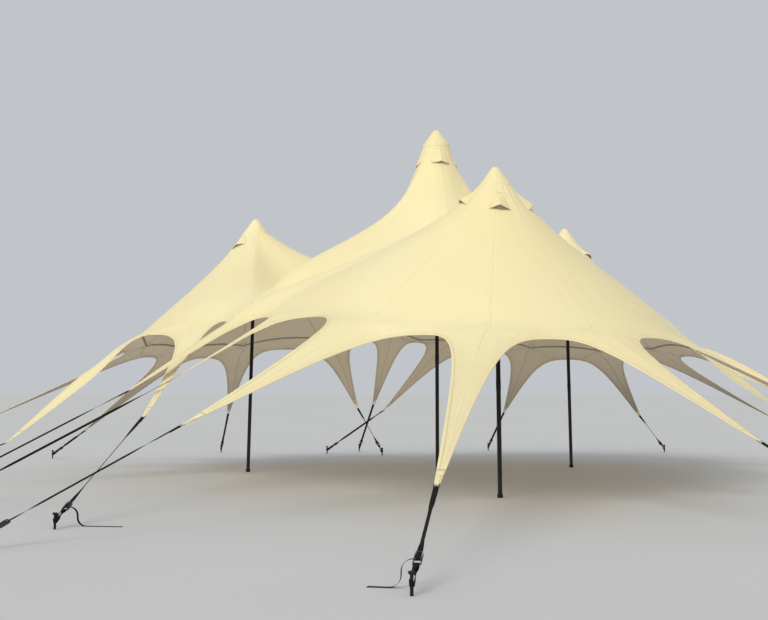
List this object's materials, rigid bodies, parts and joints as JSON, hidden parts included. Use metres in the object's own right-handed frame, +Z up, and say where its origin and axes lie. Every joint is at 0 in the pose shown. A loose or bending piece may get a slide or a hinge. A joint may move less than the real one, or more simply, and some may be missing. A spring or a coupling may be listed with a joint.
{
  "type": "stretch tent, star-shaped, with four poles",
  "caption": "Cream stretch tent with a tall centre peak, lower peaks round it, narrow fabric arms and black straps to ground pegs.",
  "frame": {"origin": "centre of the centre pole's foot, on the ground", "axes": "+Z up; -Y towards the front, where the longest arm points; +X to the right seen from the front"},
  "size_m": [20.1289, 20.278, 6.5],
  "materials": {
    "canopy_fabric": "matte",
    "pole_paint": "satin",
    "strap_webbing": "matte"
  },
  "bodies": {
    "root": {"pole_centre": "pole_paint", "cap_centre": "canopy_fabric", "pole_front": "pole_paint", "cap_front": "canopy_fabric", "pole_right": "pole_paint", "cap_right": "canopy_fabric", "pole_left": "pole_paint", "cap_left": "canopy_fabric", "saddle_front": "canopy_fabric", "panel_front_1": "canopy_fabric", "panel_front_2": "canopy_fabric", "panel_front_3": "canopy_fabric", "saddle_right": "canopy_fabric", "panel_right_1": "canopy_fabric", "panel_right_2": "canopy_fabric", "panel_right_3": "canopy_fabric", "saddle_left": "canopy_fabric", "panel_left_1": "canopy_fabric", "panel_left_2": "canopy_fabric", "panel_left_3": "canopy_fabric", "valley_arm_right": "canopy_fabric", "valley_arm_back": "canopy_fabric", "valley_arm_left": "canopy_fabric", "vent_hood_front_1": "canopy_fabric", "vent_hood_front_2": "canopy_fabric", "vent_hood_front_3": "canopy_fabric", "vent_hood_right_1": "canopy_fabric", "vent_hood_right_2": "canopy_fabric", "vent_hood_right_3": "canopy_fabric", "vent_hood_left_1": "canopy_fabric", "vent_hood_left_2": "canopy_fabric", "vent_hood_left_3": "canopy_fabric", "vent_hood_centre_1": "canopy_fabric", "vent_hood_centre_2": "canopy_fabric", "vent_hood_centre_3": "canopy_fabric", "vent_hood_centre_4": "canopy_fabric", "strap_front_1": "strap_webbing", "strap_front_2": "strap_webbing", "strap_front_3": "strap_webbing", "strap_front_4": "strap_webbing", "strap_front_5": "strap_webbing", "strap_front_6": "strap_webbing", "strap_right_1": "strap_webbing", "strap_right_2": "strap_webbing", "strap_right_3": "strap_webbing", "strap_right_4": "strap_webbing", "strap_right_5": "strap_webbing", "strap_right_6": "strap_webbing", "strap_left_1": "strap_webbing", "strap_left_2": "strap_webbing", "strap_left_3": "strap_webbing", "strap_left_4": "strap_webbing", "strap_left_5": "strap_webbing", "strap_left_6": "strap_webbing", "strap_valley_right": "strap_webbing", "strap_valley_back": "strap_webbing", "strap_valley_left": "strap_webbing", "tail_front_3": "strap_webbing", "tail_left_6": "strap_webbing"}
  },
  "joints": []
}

====================

* Short problem
Write out the full listing exactly as given.

* Exercise response
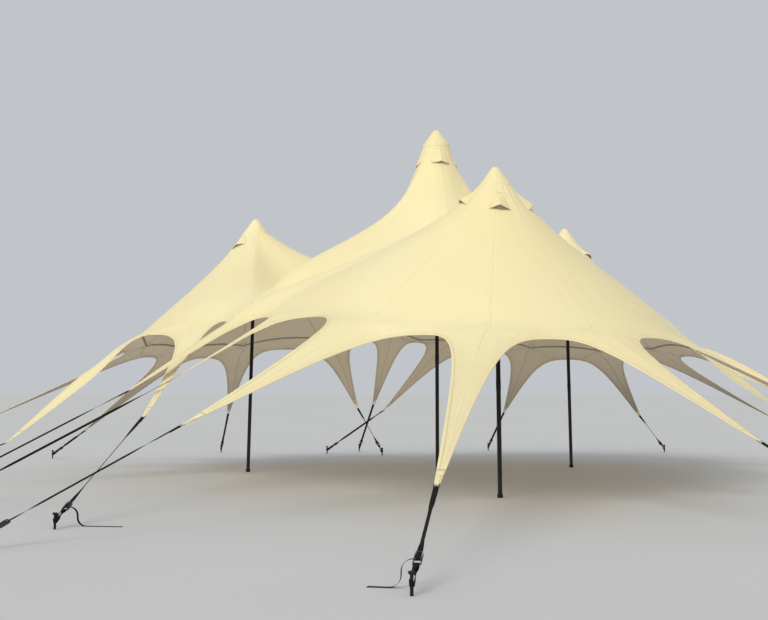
List this object's materials, rigid bodies, parts and joints as JSON, hidden parts included. Use metres in the object's own right-handed frame, +Z up, and say where its origin and axes lie. Every joint is at 0 in the pose shown. A loose or bending piece may get a slide or a hinge. A joint may move less than the real one, or more simply, and some may be missing. A spring or a coupling may be listed with a joint.
{
  "type": "stretch tent, star-shaped, with four poles",
  "caption": "Cream stretch tent with a tall centre peak, lower peaks round it, narrow fabric arms and black straps to ground pegs.",
  "frame": {"origin": "centre of the centre pole's foot, on the ground", "axes": "+Z up; -Y towards the front, where the longest arm points; +X to the right seen from the front"},
  "size_m": [20.1289, 20.278, 6.5],
  "materials": {
    "canopy_fabric": "matte",
    "pole_paint": "satin",
    "strap_webbing": "matte"
  },
  "bodies": {
    "root": {"pole_centre": "pole_paint", "cap_centre": "canopy_fabric", "pole_front": "pole_paint", "cap_front": "canopy_fabric", "pole_right": "pole_paint", "cap_right": "canopy_fabric", "pole_left": "pole_paint", "cap_left": "canopy_fabric", "saddle_front": "canopy_fabric", "panel_front_1": "canopy_fabric", "panel_front_2": "canopy_fabric", "panel_front_3": "canopy_fabric", "saddle_right": "canopy_fabric", "panel_right_1": "canopy_fabric", "panel_right_2": "canopy_fabric", "panel_right_3": "canopy_fabric", "saddle_left": "canopy_fabric", "panel_left_1": "canopy_fabric", "panel_left_2": "canopy_fabric", "panel_left_3": "canopy_fabric", "valley_arm_right": "canopy_fabric", "valley_arm_back": "canopy_fabric", "valley_arm_left": "canopy_fabric", "vent_hood_front_1": "canopy_fabric", "vent_hood_front_2": "canopy_fabric", "vent_hood_front_3": "canopy_fabric", "vent_hood_right_1": "canopy_fabric", "vent_hood_right_2": "canopy_fabric", "vent_hood_right_3": "canopy_fabric", "vent_hood_left_1": "canopy_fabric", "vent_hood_left_2": "canopy_fabric", "vent_hood_left_3": "canopy_fabric", "vent_hood_centre_1": "canopy_fabric", "vent_hood_centre_2": "canopy_fabric", "vent_hood_centre_3": "canopy_fabric", "vent_hood_centre_4": "canopy_fabric", "strap_front_1": "strap_webbing", "strap_front_2": "strap_webbing", "strap_front_3": "strap_webbing", "strap_front_4": "strap_webbing", "strap_front_5": "strap_webbing", "strap_front_6": "strap_webbing", "strap_right_1": "strap_webbing", "strap_right_2": "strap_webbing", "strap_right_3": "strap_webbing", "strap_right_4": "strap_webbing", "strap_right_5": "strap_webbing", "strap_right_6": "strap_webbing", "strap_left_1": "strap_webbing", "strap_left_2": "strap_webbing", "strap_left_3": "strap_webbing", "strap_left_4": "strap_webbing", "strap_left_5": "strap_webbing", "strap_left_6": "strap_webbing", "strap_valley_right": "strap_webbing", "strap_valley_back": "strap_webbing", "strap_valley_left": "strap_webbing", "tail_front_3": "strap_webbing", "tail_left_6": "strap_webbing"}
  },
  "joints": []
}